GOAL »
Give back the full material, exactly as it reads.
=== SOURCE EXCERPT ===
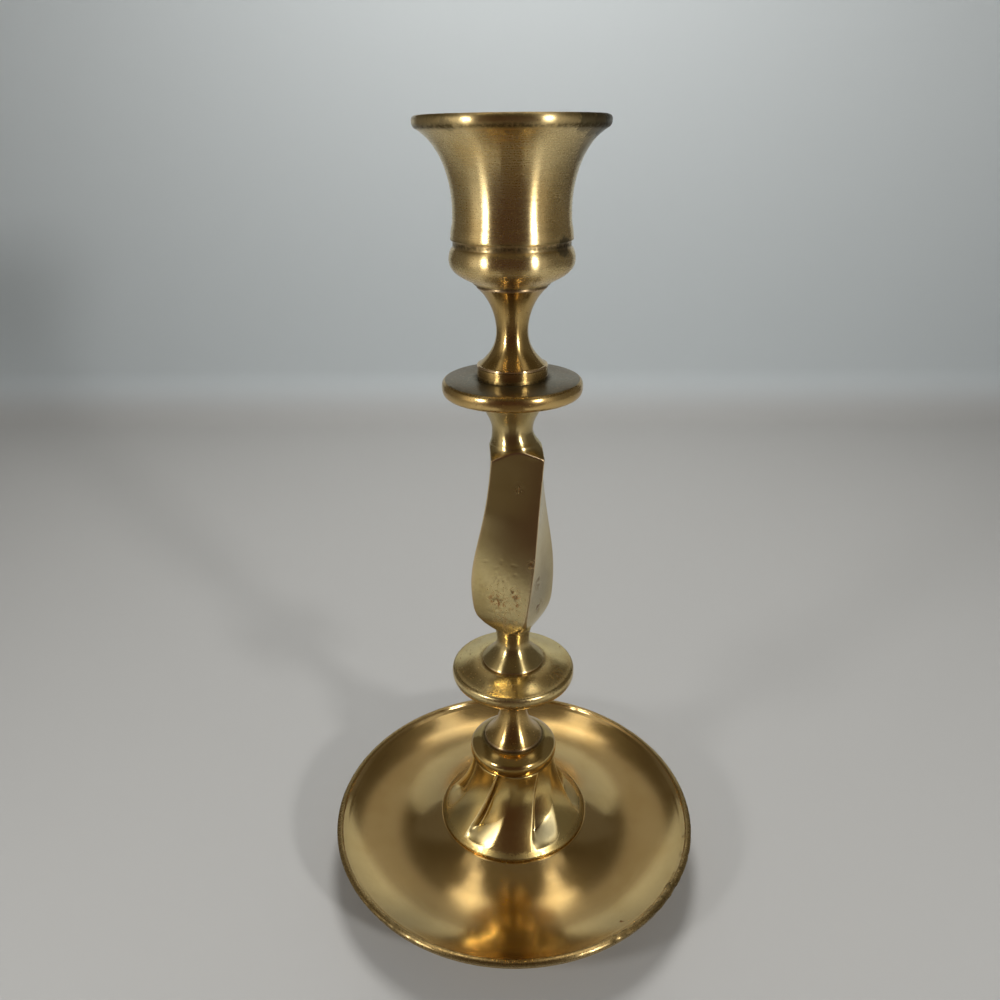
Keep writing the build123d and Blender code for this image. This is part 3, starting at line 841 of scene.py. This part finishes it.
lower_disc_dents = ((62, LOWER_DISC_FOOT + 4.0, 0.35, 0.25), (70, LOWER_DISC_FOOT + 4.2, 0.3, 0.2))
lower_disc_brass = brass(
    "turned_brass_lower_disc", colour=BRASS_OLIVE, mottle=0.5, roughness=0.20, anisotropy=0.3, rings=0.3,
    tarnish=0.2, pits=0.8, pit_zones=((60, 13.5, LOWER_DISC_FOOT + 4.2, 2.6, 0.35),),
)
upper_disc_brass = brass(
    "turned_brass_upper_disc", colour=(0.72, 0.50, 0.20, 1), mottle=0.5, roughness=0.20, anisotropy=0.6,
    rings=0.3, grain=0.15, patina=1.0, pits=0.4,
)
lower_disc = disc("lower_disc_brass", LOWER_DISC_FOOT, 8.8, 1.65, 0.5, lower_disc_dents)
upper_disc = disc("upper_disc_brass", BALUSTER_TOP, 8.75, 0.45, 0.0)
dress(lower_disc, lower_disc_brass, "lower_disc")
dress(upper_disc, upper_disc_brass, "upper_disc")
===
COMPLETE OUTPUT »
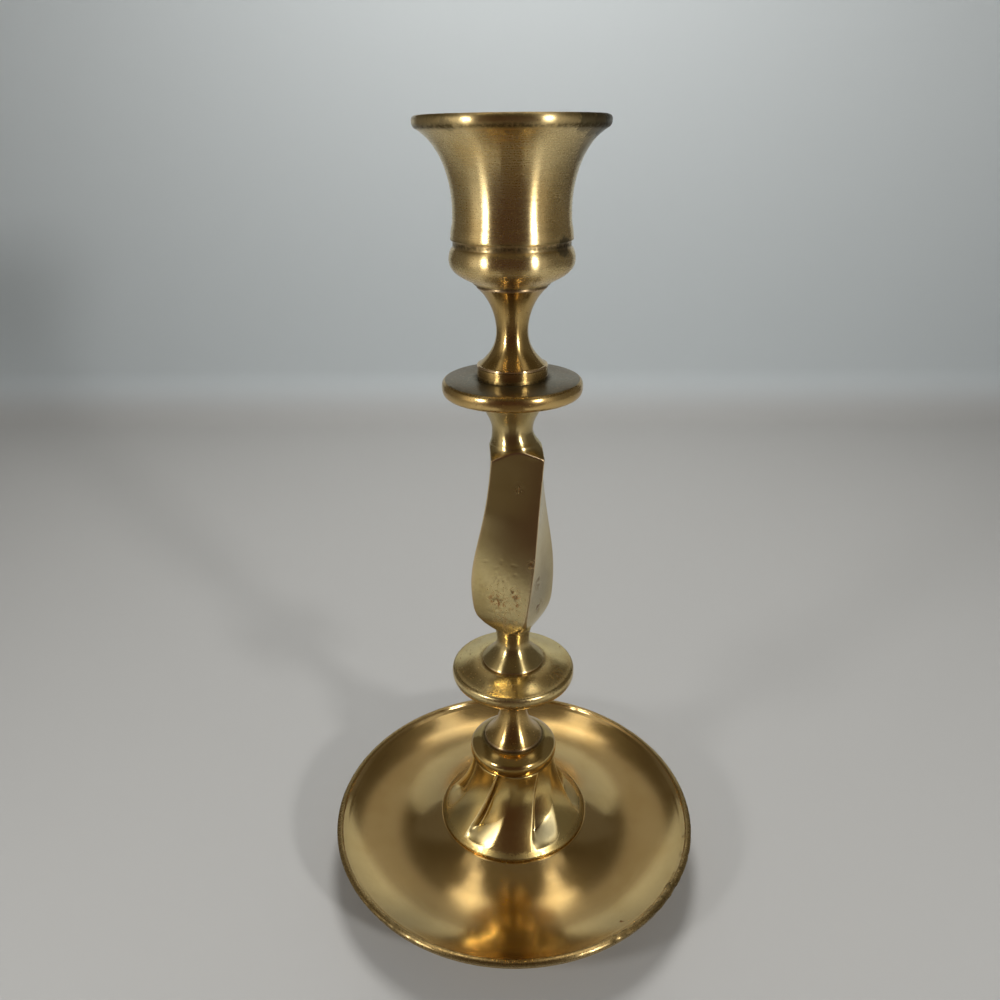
Keep writing the build123d and Blender code for this image. This is part 3, starting at line 841 of scene.py. This part finishes it.
lower_disc_dents = ((62, LOWER_DISC_FOOT + 4.0, 0.35, 0.25), (70, LOWER_DISC_FOOT + 4.2, 0.3, 0.2))
lower_disc_brass = brass(
    "turned_brass_lower_disc", colour=BRASS_OLIVE, mottle=0.5, roughness=0.20, anisotropy=0.3, rings=0.3,
    tarnish=0.2, pits=0.8, pit_zones=((60, 13.5, LOWER_DISC_FOOT + 4.2, 2.6, 0.35),),
)
upper_disc_brass = brass(
    "turned_brass_upper_disc", colour=(0.72, 0.50, 0.20, 1), mottle=0.5, roughness=0.20, anisotropy=0.6,
    rings=0.3, grain=0.15, patina=1.0, pits=0.4,
)
lower_disc = disc("lower_disc_brass", LOWER_DISC_FOOT, 8.8, 1.65, 0.5, lower_disc_dents)
upper_disc = disc("upper_disc_brass", BALUSTER_TOP, 8.75, 0.45, 0.0)
dress(lower_disc, lower_disc_brass, "lower_disc")
dress(upper_disc, upper_disc_brass, "upper_disc")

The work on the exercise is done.